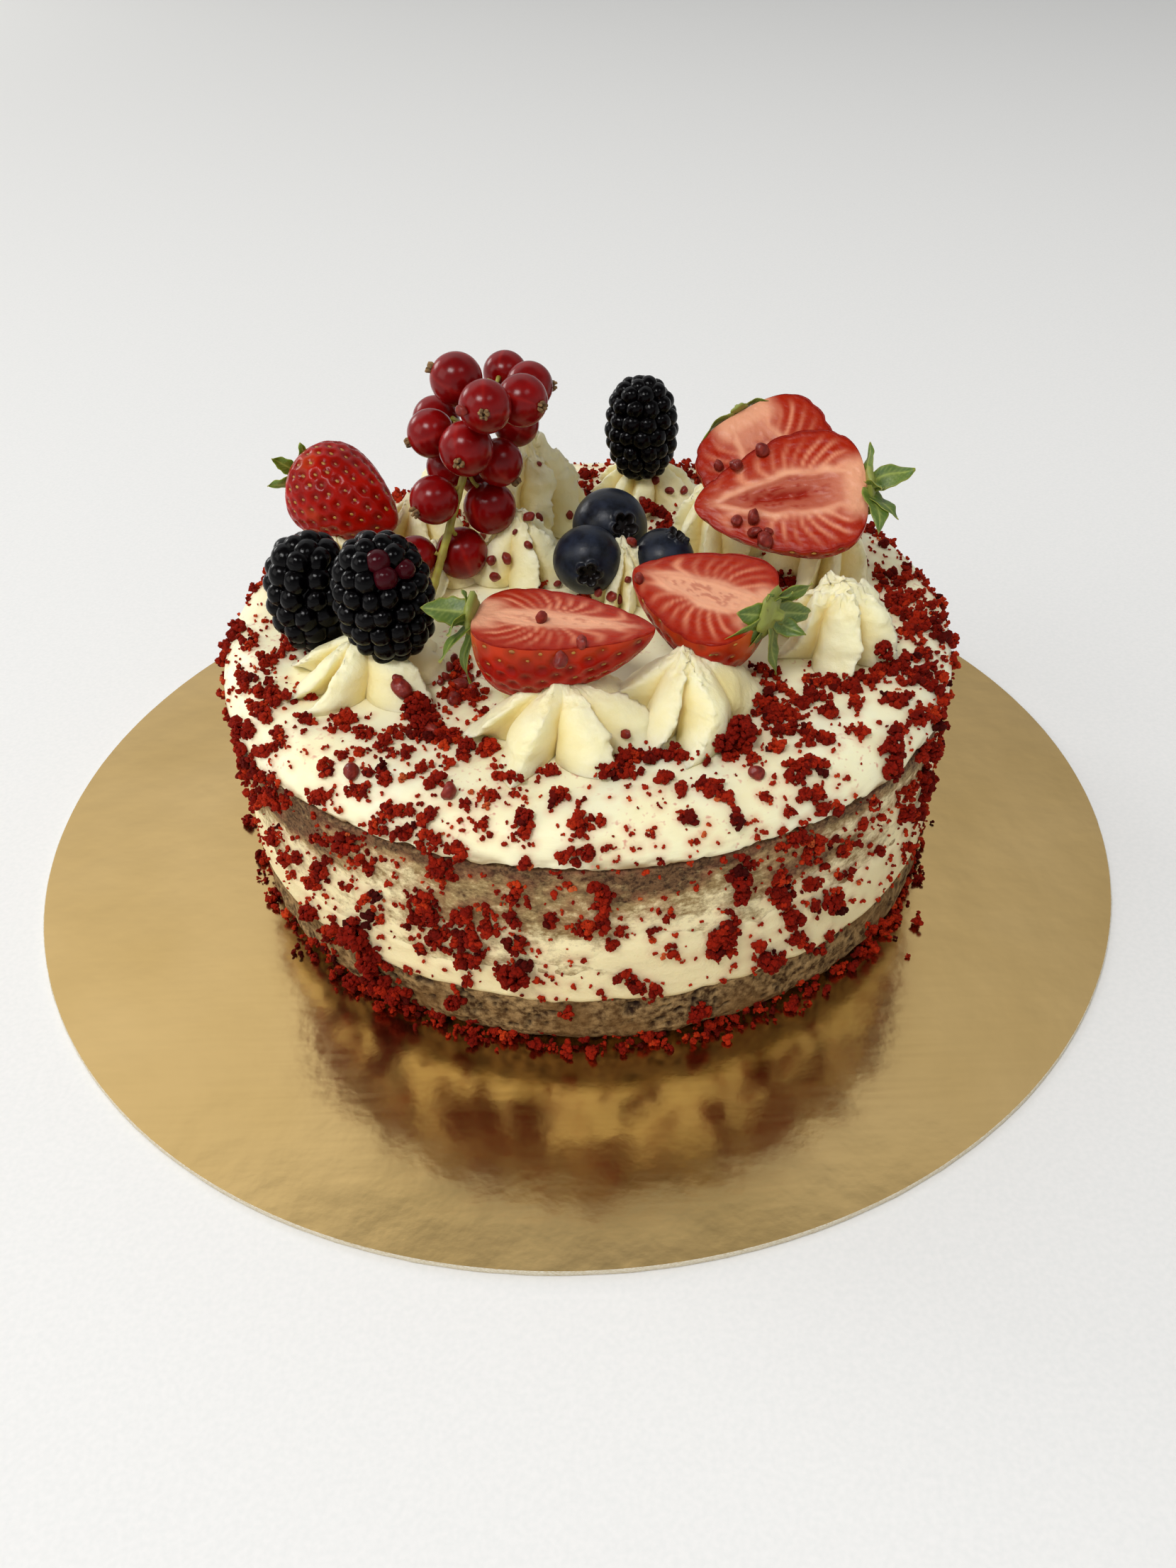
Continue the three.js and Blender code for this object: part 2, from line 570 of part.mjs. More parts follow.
addBoard();
addSpongeBase();
addFilling();
addSpongeUpper();
addBrambles();
BLUEBERRIES.forEach(addBlueberry);
addStrawberries();
addCurrants();
addSwirls();
addCurrantStem();
addCalyxes();
addCreamTop();

export default cake;
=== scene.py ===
import math

import bmesh
import bpy
import numpy as np
from mathutils import Matrix, Vector
from mathutils.bvhtree import BVHTree
from mathutils.kdtree import KDTree


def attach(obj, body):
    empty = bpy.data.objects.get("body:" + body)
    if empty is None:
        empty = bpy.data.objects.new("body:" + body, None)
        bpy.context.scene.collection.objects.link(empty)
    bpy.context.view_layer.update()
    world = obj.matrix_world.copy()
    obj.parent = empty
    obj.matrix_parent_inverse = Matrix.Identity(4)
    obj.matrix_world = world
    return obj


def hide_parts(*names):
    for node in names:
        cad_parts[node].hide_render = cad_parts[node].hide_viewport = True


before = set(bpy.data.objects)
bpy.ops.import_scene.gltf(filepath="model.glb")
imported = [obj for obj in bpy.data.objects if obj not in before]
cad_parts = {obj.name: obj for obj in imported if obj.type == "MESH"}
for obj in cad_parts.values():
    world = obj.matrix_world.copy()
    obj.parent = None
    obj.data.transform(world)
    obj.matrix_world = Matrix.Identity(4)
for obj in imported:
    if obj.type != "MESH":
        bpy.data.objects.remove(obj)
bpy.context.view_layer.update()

# The looks of a round red velvet cake with piped cream and fruit, on its gold cake board. Shapes are
# worked out in millimetres, in the frame's own axes, and turned to metres when a piece is made.
MM = 0.001
rng = np.random.default_rng(20261124)


# ---------------------------------------------------------------- sizes shared with the solids (mm)
BOARD_RADIUS, BOARD_THICKNESS = 130.0, 1.5
CAKE_X, CAKE_Y, CAKE_RADIUS = 4.5, 0.0, 81.6
BASE_FOOT, BASE_TOP, CAKE_TOP = 1.8, 15.0, 60.0
SHOULDER = 8.5  # radius of the rounded edge of the cream on top
WANDER = 0.5  # how far the hand-spread wall strays from a circle
SWIRL_GROOVE = 0.42  # depth of the creases between a kiss's petals, as a share of its radius

# Photograph: its size in pixels, and the camera that took it (mm, degrees).
PHOTO_WIDTH, PHOTO_HEIGHT = 1659, 2212
FOCAL_PIXELS = 1750.0
CAMERA_AT = np.array([3.43, -246.49, 202.71])
CAMERA_TILT, CAMERA_ROLL = 51.52, -1.91
CAMERA_TURN = Matrix.Rotation(math.radians(CAMERA_TILT), 3, "X") @ Matrix.Rotation(
    math.radians(CAMERA_ROLL), 3, "Z")


# ---------------------------------------------------------------- small helpers
def linear(hex_colour):
    """An sRGB hex colour as linear red, green, blue and alpha."""
    channels = [int(hex_colour[i:i + 2], 16) / 255 for i in (1, 3, 5)]
    return [c / 12.92 if c <= 0.04045 else ((c + 0.055) / 1.055) ** 2.4 for c in channels] + [1.0]


def hashed(cells, seed):
    """A repeatable random value from -1 to 1 for each whole-number cell."""
    mixed = cells[:, 0] * 73856093 ^ cells[:, 1] * 19349663 ^ cells[:, 2] * 83492791 ^ (seed + 1) * 2654435
    mixed = ((mixed ^ (mixed >> 13)) & 0xFFFFFFFF) * 1274126177 & 0xFFFFFFFF
    mixed = (mixed ^ (mixed >> 16)) * 668265263 & 0xFFFFFFFF
    return (mixed & 0xFFFFFF) / float(0x7FFFFF) - 1


def noise(points, size, seed=0, octaves=1):
    """Smooth noise from about -1 to 1 at each point, its swells `size` millimetres long."""
    points = np.asarray(points, float)
    shape = points.shape[:-1]
    points = points.reshape(-1, 3)
    total = np.zeros(len(points))
    for octave in range(octaves):
        scaled = points * 2 ** octave / np.asarray(size, float)
        cell = np.floor(scaled).astype(np.int64)
        part = scaled - cell
        part = part * part * (3 - 2 * part)
        for corner in range(8):
            step = np.array([corner & 1, corner >> 1 & 1, corner >> 2 & 1])
            weight = np.prod(np.where(step, part, 1 - part), axis=1)
            total += weight * hashed(cell + step, seed + 17 * octave) / 2 ** octave
    return total.reshape(shape)


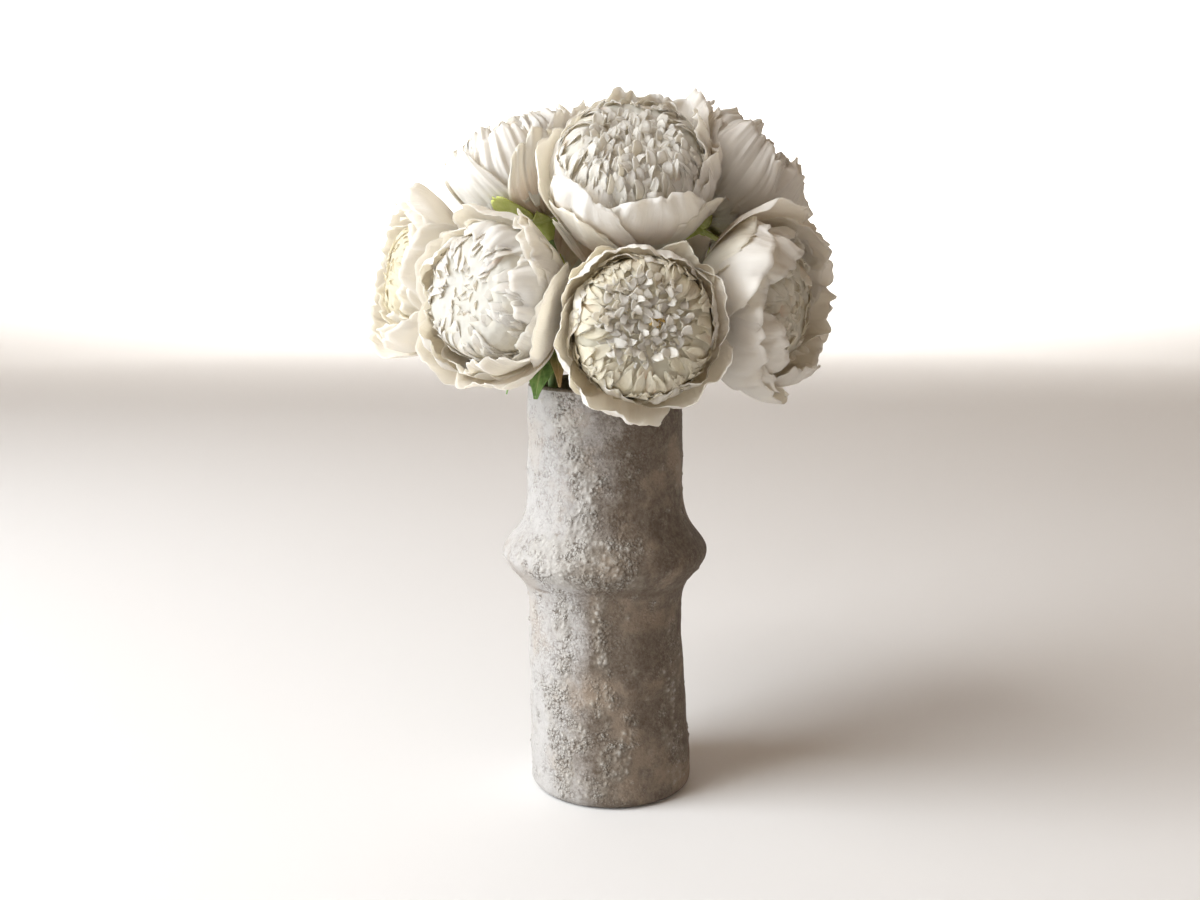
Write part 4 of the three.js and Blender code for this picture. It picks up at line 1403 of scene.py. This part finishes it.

━━━━

The task: Every entry above needs to be quoted exactly.

Expected output:
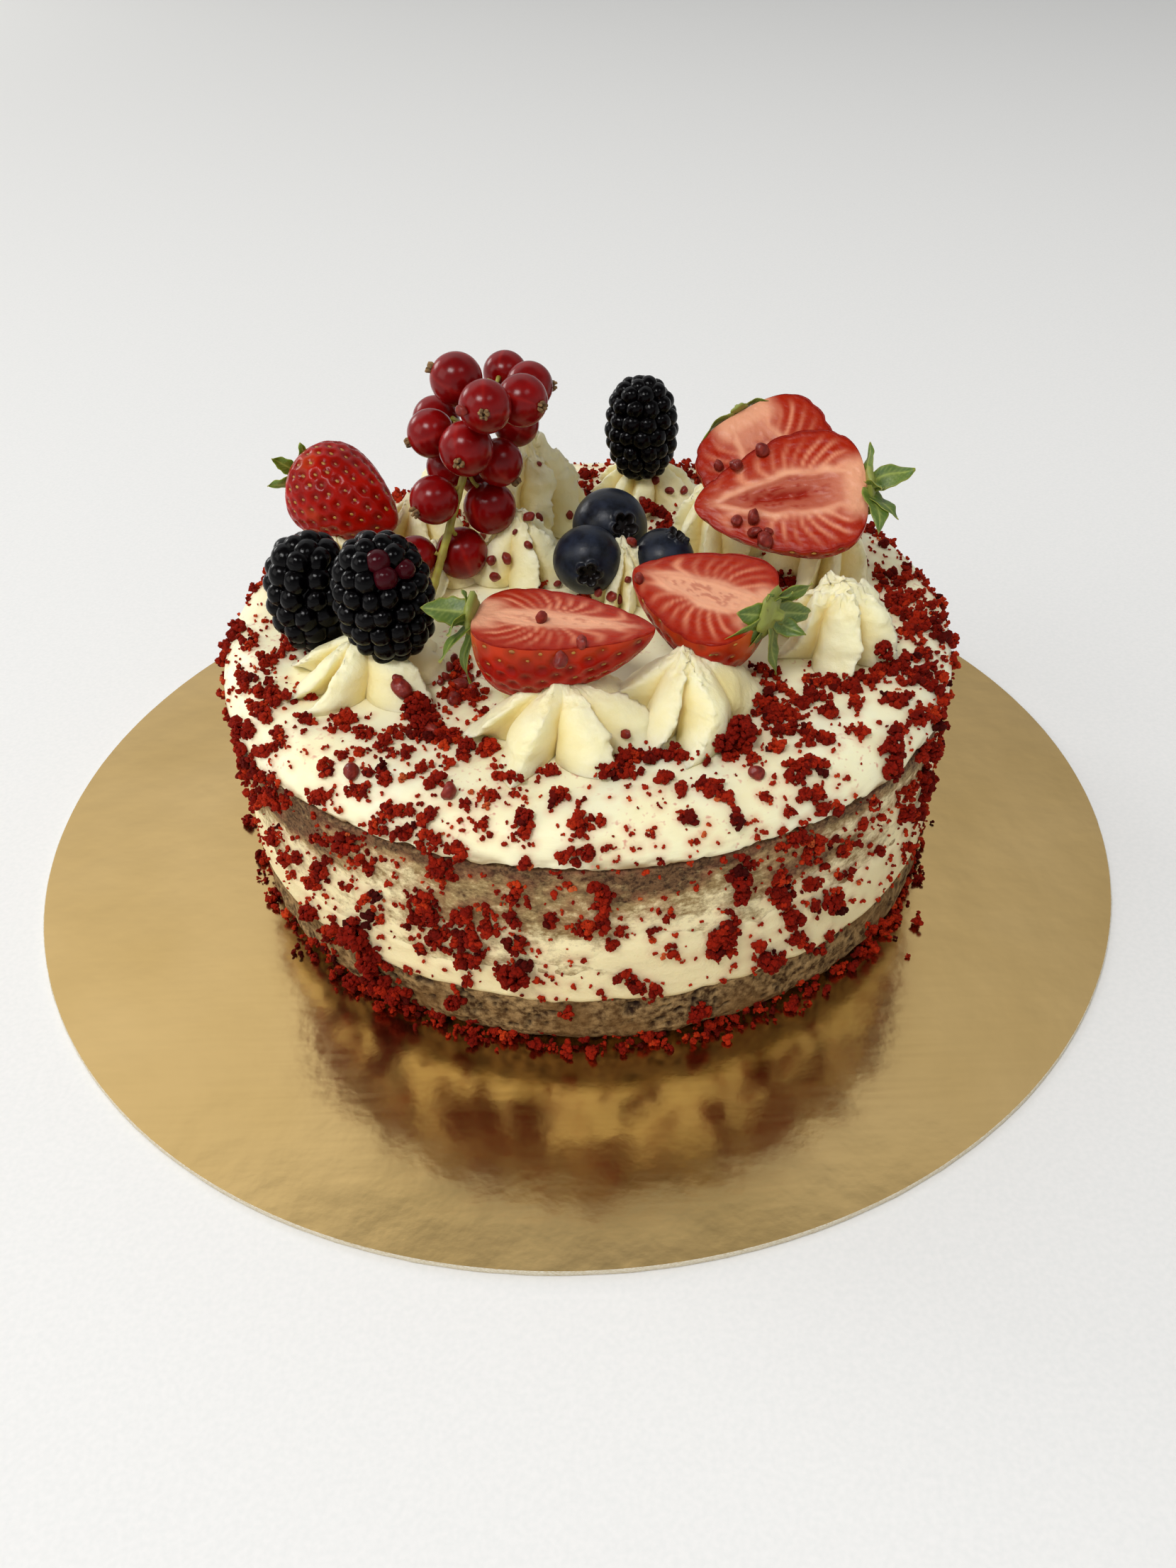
Continue the three.js and Blender code for this object: part 2, from line 570 of part.mjs. More parts follow.
addBoard();
addSpongeBase();
addFilling();
addSpongeUpper();
addBrambles();
BLUEBERRIES.forEach(addBlueberry);
addStrawberries();
addCurrants();
addSwirls();
addCurrantStem();
addCalyxes();
addCreamTop();

export default cake;
=== scene.py ===
import math

import bmesh
import bpy
import numpy as np
from mathutils import Matrix, Vector
from mathutils.bvhtree import BVHTree
from mathutils.kdtree import KDTree


def attach(obj, body):
    empty = bpy.data.objects.get("body:" + body)
    if empty is None:
        empty = bpy.data.objects.new("body:" + body, None)
        bpy.context.scene.collection.objects.link(empty)
    bpy.context.view_layer.update()
    world = obj.matrix_world.copy()
    obj.parent = empty
    obj.matrix_parent_inverse = Matrix.Identity(4)
    obj.matrix_world = world
    return obj


def hide_parts(*names):
    for node in names:
        cad_parts[node].hide_render = cad_parts[node].hide_viewport = True


before = set(bpy.data.objects)
bpy.ops.import_scene.gltf(filepath="model.glb")
imported = [obj for obj in bpy.data.objects if obj not in before]
cad_parts = {obj.name: obj for obj in imported if obj.type == "MESH"}
for obj in cad_parts.values():
    world = obj.matrix_world.copy()
    obj.parent = None
    obj.data.transform(world)
    obj.matrix_world = Matrix.Identity(4)
for obj in imported:
    if obj.type != "MESH":
        bpy.data.objects.remove(obj)
bpy.context.view_layer.update()

# The looks of a round red velvet cake with piped cream and fruit, on its gold cake board. Shapes are
# worked out in millimetres, in the frame's own axes, and turned to metres when a piece is made.
MM = 0.001
rng = np.random.default_rng(20261124)


# ---------------------------------------------------------------- sizes shared with the solids (mm)
BOARD_RADIUS, BOARD_THICKNESS = 130.0, 1.5
CAKE_X, CAKE_Y, CAKE_RADIUS = 4.5, 0.0, 81.6
BASE_FOOT, BASE_TOP, CAKE_TOP = 1.8, 15.0, 60.0
SHOULDER = 8.5  # radius of the rounded edge of the cream on top
WANDER = 0.5  # how far the hand-spread wall strays from a circle
SWIRL_GROOVE = 0.42  # depth of the creases between a kiss's petals, as a share of its radius

# Photograph: its size in pixels, and the camera that took it (mm, degrees).
PHOTO_WIDTH, PHOTO_HEIGHT = 1659, 2212
FOCAL_PIXELS = 1750.0
CAMERA_AT = np.array([3.43, -246.49, 202.71])
CAMERA_TILT, CAMERA_ROLL = 51.52, -1.91
CAMERA_TURN = Matrix.Rotation(math.radians(CAMERA_TILT), 3, "X") @ Matrix.Rotation(
    math.radians(CAMERA_ROLL), 3, "Z")


# ---------------------------------------------------------------- small helpers
def linear(hex_colour):
    """An sRGB hex colour as linear red, green, blue and alpha."""
    channels = [int(hex_colour[i:i + 2], 16) / 255 for i in (1, 3, 5)]
    return [c / 12.92 if c <= 0.04045 else ((c + 0.055) / 1.055) ** 2.4 for c in channels] + [1.0]


def hashed(cells, seed):
    """A repeatable random value from -1 to 1 for each whole-number cell."""
    mixed = cells[:, 0] * 73856093 ^ cells[:, 1] * 19349663 ^ cells[:, 2] * 83492791 ^ (seed + 1) * 2654435
    mixed = ((mixed ^ (mixed >> 13)) & 0xFFFFFFFF) * 1274126177 & 0xFFFFFFFF
    mixed = (mixed ^ (mixed >> 16)) * 668265263 & 0xFFFFFFFF
    return (mixed & 0xFFFFFF) / float(0x7FFFFF) - 1


def noise(points, size, seed=0, octaves=1):
    """Smooth noise from about -1 to 1 at each point, its swells `size` millimetres long."""
    points = np.asarray(points, float)
    shape = points.shape[:-1]
    points = points.reshape(-1, 3)
    total = np.zeros(len(points))
    for octave in range(octaves):
        scaled = points * 2 ** octave / np.asarray(size, float)
        cell = np.floor(scaled).astype(np.int64)
        part = scaled - cell
        part = part * part * (3 - 2 * part)
        for corner in range(8):
            step = np.array([corner & 1, corner >> 1 & 1, corner >> 2 & 1])
            weight = np.prod(np.where(step, part, 1 - part), axis=1)
            total += weight * hashed(cell + step, seed + 17 * octave) / 2 ** octave
    return total.reshape(shape)


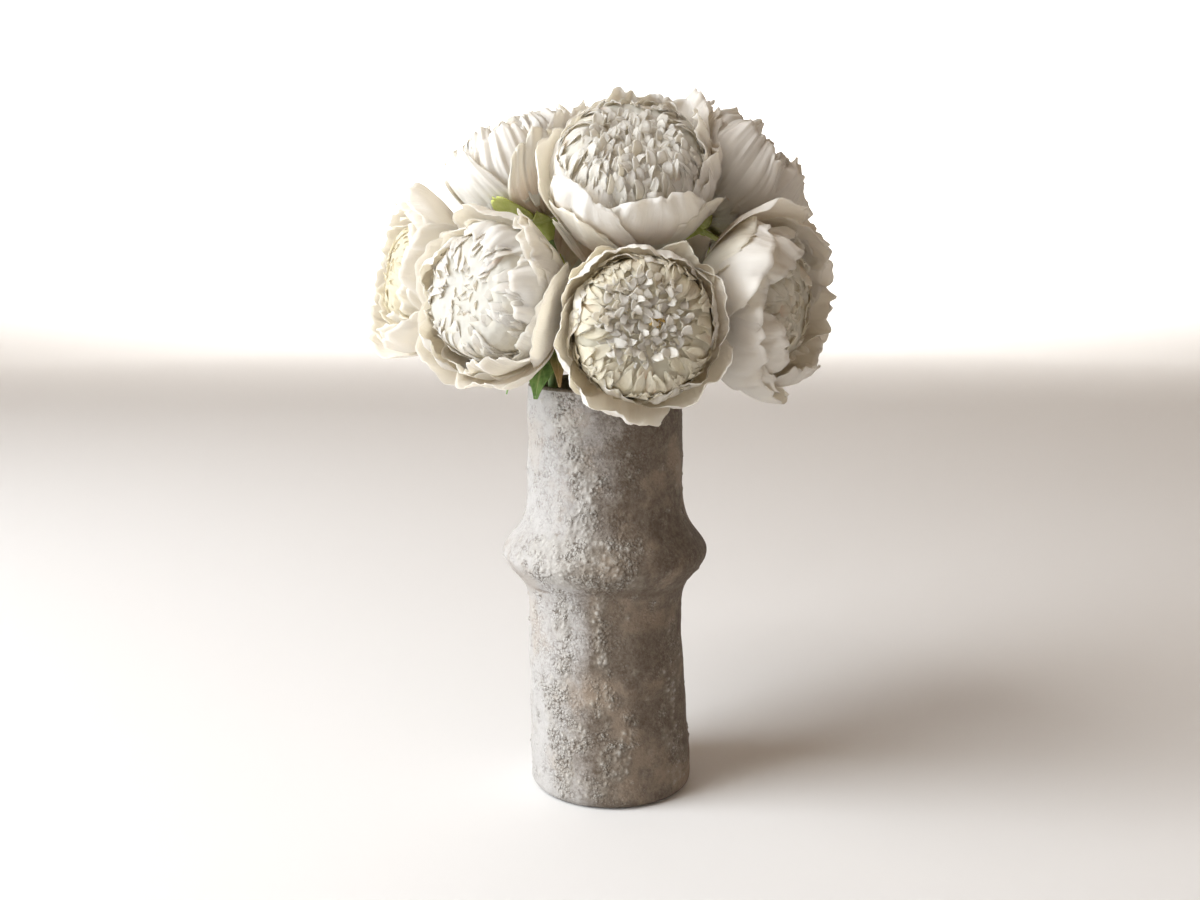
Write part 4 of the three.js and Blender code for this picture. It picks up at line 1403 of scene.py. This part finishes it.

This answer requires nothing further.